The USNO-B1.0 Catalog
This is a huge catalog, containing over a billion stars, compiled by the United States Naval Observatory. The data were obtained from scans of 7,435 Schmidt plates taken for the various sky surveys during the last 50 years. USNO-B1.0 is believed to provide all-sky coverage, completeness down to magnitude 21, 0.2 arcsecond astrometric accuracy at J2000, 0.3 magnitude photometric accuracy in up to five colors, and 85% accuracy for distinguishing stars from non-stellar objects.
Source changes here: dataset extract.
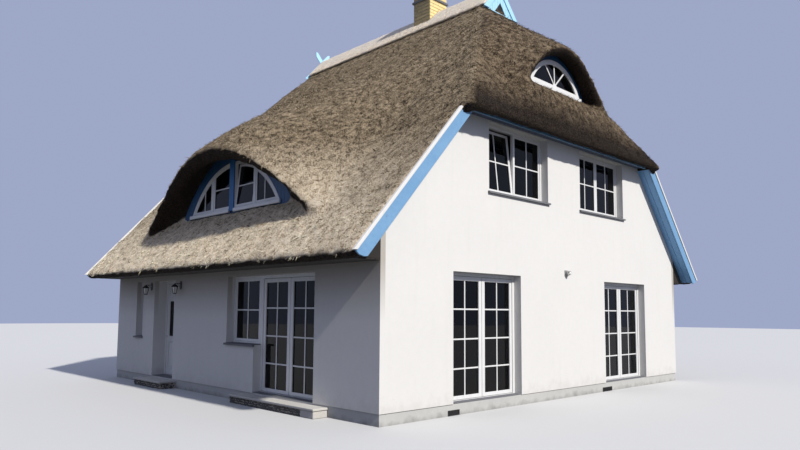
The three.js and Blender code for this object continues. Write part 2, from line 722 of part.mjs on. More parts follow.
// A hinge knuckle on the inner face, joined by a plate that runs sideways from the hinge line.
function hingeKnuckle(x, z, side) {
  const barrel = new THREE.CylinderGeometry(barrelRadius, barrelRadius, knuckle, 12);
  barrel.rotateX(Math.PI / 2);
  barrel.translate(x, hingeDepth, z + knuckle / 2);
  const [x0, x1] = side > 0 ? [x, x + 24] : [x - 24, x];
  return toSolid(barrel).add(box(x0, x1, frameDepth - 4, hingeDepth, z, z + knuckle));
}

function framePins(width, sides) {
  return sides.flatMap((side) => hingeHeights.map((z) => hingeKnuckle(side * hingeLine(width), z, side)));
}

// A glazed leaf from x0 to x1 in its frame, hung at the side given by sign. Its glass can be a smaller light.
function doorLeaf(width, head, x0, x1, side, light = { foot: floorTop, head, stile: stileWidth, width }) {
  const [low, high] = [floorTop + 22 + leafGap, head - frameWidth - leafGap];
  const [front, back] = [frameDepth - leafThickness, frameDepth];
  const leaf = box(x0, x1, front, back, low, high);
  const g0 = x0 + light.stile;
  const g1 = Math.min(g0 + light.width, x1 - stileWidth);
  const [bottom, top] = [Math.max(low + stileWidth, light.foot), Math.min(high - stileWidth, light.head)];
  const pane = (leafThickness - glassDepth) / 2;
  const pockets = [
    box(g0, g1, front - 1, front + pane, bottom, top),
    box(g0, g1, back - pane, back + 1, bottom, top),
  ];
  const knuckles = hingeHeights.map((z) => hingeKnuckle(side * hingeLine(width), z + knuckle + seat, -side));
  return join(cut(leaf, ...pockets), ...knuckles);
}

function addDoubleDoor(name, width, head, face, along) {
  const meeting = 5;
  const edge = leafEdge(width);
  add(`${name}_leaf_a`, placed(doorLeaf(width, head, -edge, -meeting, -1), face, along, revealDepth), 'white', 0.35);
  add(`${name}_leaf_b`, placed(doorLeaf(width, head, meeting, edge, 1), face, along, revealDepth), 'white', 0.35);
}

function addDoors() {
  const width = frontDoor.outer - frontDoor.inner;
  const middle = (frontDoor.outer + frontDoor.inner) / 2;
  for (const [name, along] of [['front_left_door', -middle], ['front_right_door', middle]]) {
    const frame = doorFrame(width, frontDoor.head, framePins(width, [-1, 1]));
    add(`${name}_frame`, placed(frame, frontFace, along, revealDepth), 'white', 0.35);
    addDoubleDoor(name, width, frontDoor.head, frontFace, along);
  }
  addTerraceDoor();
  addEntrance();
}

function addTerraceDoor() {
  const width = terraceDoor.to - terraceDoor.from;
  const middle = -(terraceDoor.to + terraceDoor.from) / 2;
  const lightWidth = terraceWindow.to - terraceWindow.from;
  const lightMiddle = -(terraceWindow.to + terraceWindow.from) / 2;
  const light = windowUnit(lightWidth, groundSill, longWallHead, 1).translate([lightMiddle - middle, 0, 0]);
  const seam = box(-width / 2 - 5, -width / 2 + 5, 0, frameDepth, groundSill + 1, longWallHead - 1);
  const frame = join(doorFrame(width, longWallHead, framePins(width, [-1, 1])), light, seam);
  add('terrace_door_frame', placed(frame, leftFace, middle, revealDepth), 'white', 0.35);
  addDoubleDoor('terrace_door', width, longWallHead, leftFace, middle);
}

function addEntrance() {
  const width = entrance.to - entrance.from;
  const middle = -(entrance.to + entrance.from) / 2;
  const frame = doorFrame(width, longWallHead, framePins(width, [1]));
  add('entrance_frame', placed(frame, leftFace, middle, nicheDepth), 'white', 0.35);
  const edge = leafEdge(width);
  const leaf = doorLeaf(width, longWallHead, -edge, edge, 1, entranceLight);
  add('entrance_leaf', placed(leaf, leftFace, middle, nicheDepth), 'white', 0.35);
}

// A step with a thin slab on a rougher base, between two places along the left wall.
function step({ from, to, reach }) {
  const { base, top, nosing } = stepSlab;
  const inner = -(halfWidth - plinthInset);
  return join(
    box(inner - reach + nosing, inner, from + nosing, to - nosing, 0, base + 1),
    box(inner - reach, inner, from, to, base, top),
  );
}

function addSteps() {
  add('terrace_step', step(terraceStep), 'stone');
  add('entrance_step', step(entranceStep), 'stone');
}

// A wall lantern at a place along the left wall: back plate, arm and a six-sided lamp with a pointed roof.
function wallLantern(y) {
  const { height: z, reach } = lantern;
  const profile = [[0, -90], [38, -90], [62, 60], [84, 66], [14, 128], [0, 132]].map(([r, h]) => new THREE.Vector2(r, h));
  const lamp = new THREE.LatheGeometry(profile, 6);
  lamp.rotateX(Math.PI / 2);
  lamp.translate(-halfWidth - reach, y, z);
  const plate = box(-halfWidth - 18, -halfWidth, y - 35, y + 35, z + 10, z + 190);
  const arm = box(-halfWidth - reach - 10, -halfWidth - 10, y - 9, y + 9, z + 118, z + 136);
  return join(toSolid(lamp), plate, arm);
}

// The two lanterns beside the entrance
function addLanterns() {
  add('wall_lantern_right', wallLantern(lantern.near), 'iron', 0.5);
  add('wall_lantern_left', wallLantern(lantern.far), 'iron', 0.5);
}

// A small round bulkhead lamp on the gable, over the space between the doors.
function addWallLight() {
  const { x, z, plate, plateHeight } = wallLight;
  const profile = [[0, -8], [50, -8], [50, 70], [38, 96], [0, 102]].map(([r, h]) => new THREE.Vector2(r, h));
  const lamp = new THREE.LatheGeometry(profile, 20);
  lamp.rotateX(Math.PI);
  lamp.translate(x, -halfLength - 9, z);
  const base = box(x - plate, x + plate, -halfLength - 20, -halfLength, z - plateHeight, z + plateHeight);
  add('wall_light', join(toSolid(lamp), base), 'iron', 0.5);
}

addFoundation();
addFrontWall();
addBackWall();
addLeftWall();
addRightWall();
addFloors();
addThatch();
addRidgeCap();
addChimney();
addBargeboards();
addHipEaveBoards();
addEaveSoffits();
addGablets();
addWindows();
addDormers();
addHipWindows();
addDoors();
addSteps();
addLanterns();
addWallLight();

export default group;
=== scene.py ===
"""The looks of a thatched cottage: thatch, joinery, boards, brickwork and render around its fixed solids."""
import logging
import math
from contextlib import contextmanager
from dataclasses import dataclass
from enum import Enum
from typing import Callable, Iterable, Iterator, Sequence

import bmesh
import bpy
import numpy as np
from mathutils import Matrix, Vector, noise
from mathutils.geometry import tessellate_polygon


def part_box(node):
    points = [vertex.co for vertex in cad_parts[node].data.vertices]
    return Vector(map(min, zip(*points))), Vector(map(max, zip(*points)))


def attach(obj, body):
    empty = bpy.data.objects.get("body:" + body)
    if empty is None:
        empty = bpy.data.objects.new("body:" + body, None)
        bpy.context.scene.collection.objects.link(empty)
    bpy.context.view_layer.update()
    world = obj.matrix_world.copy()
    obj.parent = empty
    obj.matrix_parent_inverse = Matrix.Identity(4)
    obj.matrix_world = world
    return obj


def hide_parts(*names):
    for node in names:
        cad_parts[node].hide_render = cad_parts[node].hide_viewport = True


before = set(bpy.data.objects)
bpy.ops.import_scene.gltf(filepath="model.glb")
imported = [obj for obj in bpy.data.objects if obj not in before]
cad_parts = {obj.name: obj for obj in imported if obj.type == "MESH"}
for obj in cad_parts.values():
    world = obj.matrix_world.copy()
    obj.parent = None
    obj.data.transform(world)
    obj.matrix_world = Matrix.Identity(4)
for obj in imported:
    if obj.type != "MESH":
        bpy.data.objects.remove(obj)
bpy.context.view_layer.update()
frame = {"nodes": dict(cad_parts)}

LOG = logging.getLogger("cottage")
HOUSE = "house"
SEED = 4711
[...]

This is a large database, around 80 GB, and is not available for download, but can be searched here.
What to use?
If astrometry is important, USNO recommends that data be used in the following order (use the first, if not available in that data set go down to the next, and so on):
- Hipparcos Catalog (to about magnitude 7.3)
- UCAC2 Catalog (to about magnitude 10)
- Tycho-2 Catalog (to about magnitude 11.5)
- USNO-B Catalog (to about magnitude 21)
USNO has an excellent page here describing different star catalogs, with recommendations on which to use depending upon your application.
The UCAC2 Catalog
This is from the UCAC project, designed to map the whole sky from magnitudes 7.5 to 16. This survey is based on the USNO Twin Astrograph. The observed positional errors are about 20 milliarcseconds for the stars in the 10 to 14 magnitude range, and about 70 milliarcseconds at the limiting magnitude of 16. More information about the catalog here.
Other Specialized Catalogs
Besides these, there are other specialized catalogs which serve as databases for special objects/measurements. Some of the more popular are listed below.
Gliese Catalog: Catalog of Nearby Stars (CNS3) Listing the stars closest to Earth (within 25 parsecs).
General Catalog of Trigonometric Parallaxes: Lists about 9000 stars for which parallax measurements have been made. The Gliese catalog is actually a subset of this catalog, since it's based on parallax measurements.
Non-Star Catalogs: There are many catalogs containing non-stellar objects, such as the Messier Objects Catalog, the New General Catalog (NGC) of deep sky objects, the Caldwell Catalog, the Herschel 400 Catalog, etc.